• **Brief**:
Copy all lines in which the word "saved" can be found.

• **Extracted entries**:
= = = = =

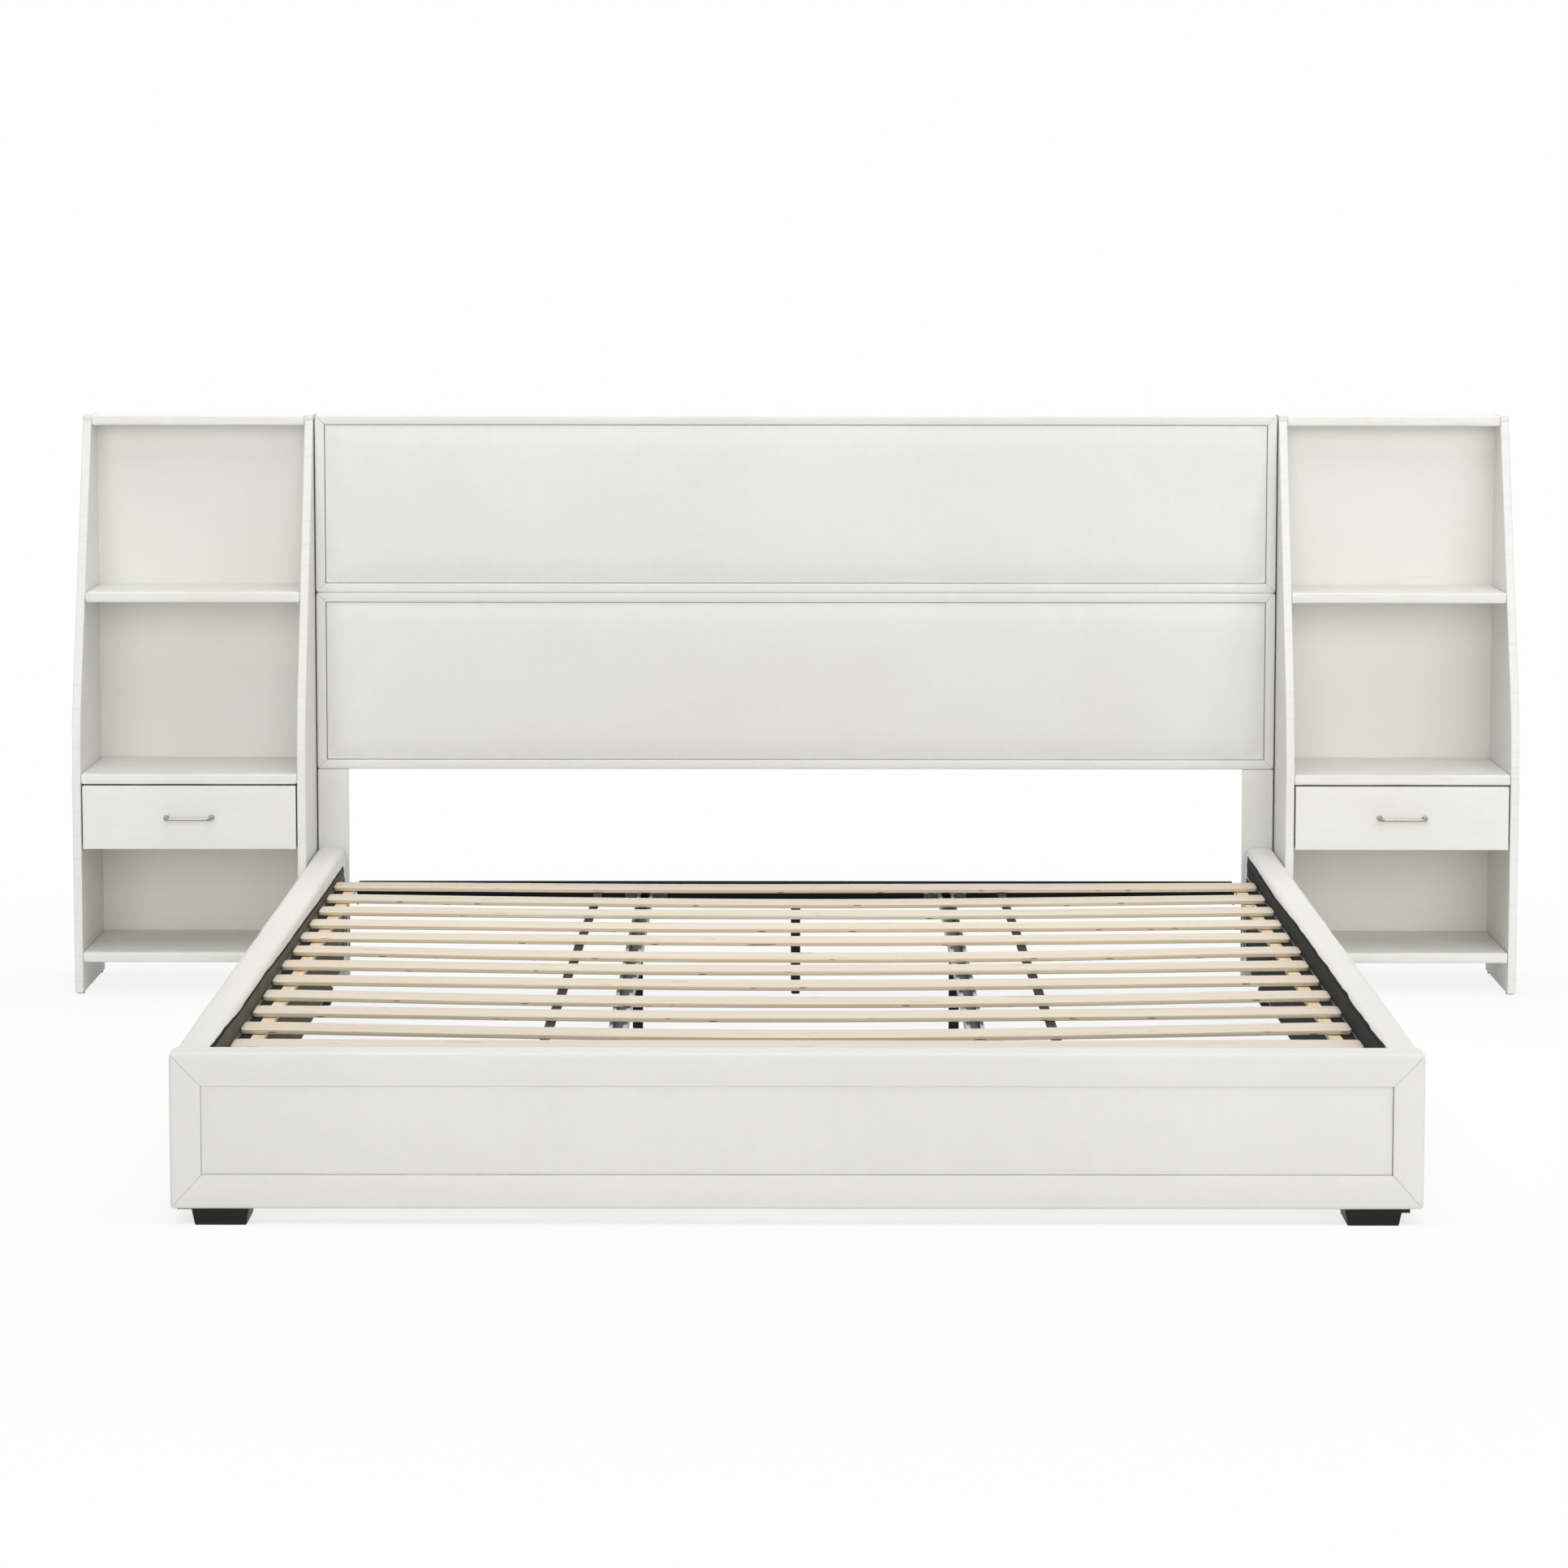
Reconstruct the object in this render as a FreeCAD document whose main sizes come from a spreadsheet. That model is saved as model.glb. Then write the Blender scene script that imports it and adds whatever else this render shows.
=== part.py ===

= = = = =

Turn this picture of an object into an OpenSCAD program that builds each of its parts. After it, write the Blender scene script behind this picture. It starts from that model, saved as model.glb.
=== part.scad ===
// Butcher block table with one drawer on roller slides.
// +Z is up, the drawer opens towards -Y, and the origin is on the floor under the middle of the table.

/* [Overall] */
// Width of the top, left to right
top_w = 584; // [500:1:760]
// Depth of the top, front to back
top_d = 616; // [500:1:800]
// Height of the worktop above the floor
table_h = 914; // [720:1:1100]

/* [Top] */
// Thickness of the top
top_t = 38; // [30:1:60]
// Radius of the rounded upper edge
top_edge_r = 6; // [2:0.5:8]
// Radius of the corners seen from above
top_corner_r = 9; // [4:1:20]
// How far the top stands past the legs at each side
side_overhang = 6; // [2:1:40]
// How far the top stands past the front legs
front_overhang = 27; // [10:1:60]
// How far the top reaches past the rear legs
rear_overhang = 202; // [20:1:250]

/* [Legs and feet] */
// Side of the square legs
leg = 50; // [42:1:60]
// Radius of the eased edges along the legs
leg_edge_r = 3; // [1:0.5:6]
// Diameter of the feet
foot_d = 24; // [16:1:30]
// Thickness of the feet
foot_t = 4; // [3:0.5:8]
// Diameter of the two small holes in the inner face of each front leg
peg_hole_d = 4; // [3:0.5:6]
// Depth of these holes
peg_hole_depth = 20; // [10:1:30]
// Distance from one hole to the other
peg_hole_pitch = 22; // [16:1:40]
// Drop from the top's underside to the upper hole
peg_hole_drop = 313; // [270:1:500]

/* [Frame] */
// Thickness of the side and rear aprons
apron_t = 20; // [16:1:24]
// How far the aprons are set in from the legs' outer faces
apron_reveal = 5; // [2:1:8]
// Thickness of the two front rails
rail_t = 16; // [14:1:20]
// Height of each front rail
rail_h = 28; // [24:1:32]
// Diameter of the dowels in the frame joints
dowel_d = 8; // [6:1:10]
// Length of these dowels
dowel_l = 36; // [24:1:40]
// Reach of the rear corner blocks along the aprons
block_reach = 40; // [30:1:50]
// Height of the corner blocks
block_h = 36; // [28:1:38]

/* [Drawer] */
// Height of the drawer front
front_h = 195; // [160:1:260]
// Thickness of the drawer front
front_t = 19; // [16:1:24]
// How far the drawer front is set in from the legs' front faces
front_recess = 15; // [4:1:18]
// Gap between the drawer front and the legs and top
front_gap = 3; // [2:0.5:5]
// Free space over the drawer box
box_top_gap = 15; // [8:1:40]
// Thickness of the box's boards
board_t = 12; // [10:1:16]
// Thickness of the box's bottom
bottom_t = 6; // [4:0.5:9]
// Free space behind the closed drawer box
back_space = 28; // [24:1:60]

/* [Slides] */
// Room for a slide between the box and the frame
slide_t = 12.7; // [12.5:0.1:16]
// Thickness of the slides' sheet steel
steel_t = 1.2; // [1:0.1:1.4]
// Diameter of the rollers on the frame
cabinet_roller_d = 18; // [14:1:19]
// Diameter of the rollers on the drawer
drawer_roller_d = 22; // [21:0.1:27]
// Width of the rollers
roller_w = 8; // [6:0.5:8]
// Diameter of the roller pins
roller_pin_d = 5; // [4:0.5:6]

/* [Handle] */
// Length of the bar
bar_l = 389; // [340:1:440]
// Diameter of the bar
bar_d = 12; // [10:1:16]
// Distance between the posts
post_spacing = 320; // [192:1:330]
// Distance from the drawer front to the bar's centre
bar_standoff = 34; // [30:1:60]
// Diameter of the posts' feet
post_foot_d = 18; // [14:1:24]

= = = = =

• **Expected answer**:
Reconstruct the object in this render as a FreeCAD document whose main sizes come from a spreadsheet. That model is saved as model.glb. Then write the Blender scene script that imports it and adds whatever else this render shows.
Turn this picture of an object into an OpenSCAD program that builds each of its parts. After it, write the Blender scene script behind this picture. It starts from that model, saved as model.glb.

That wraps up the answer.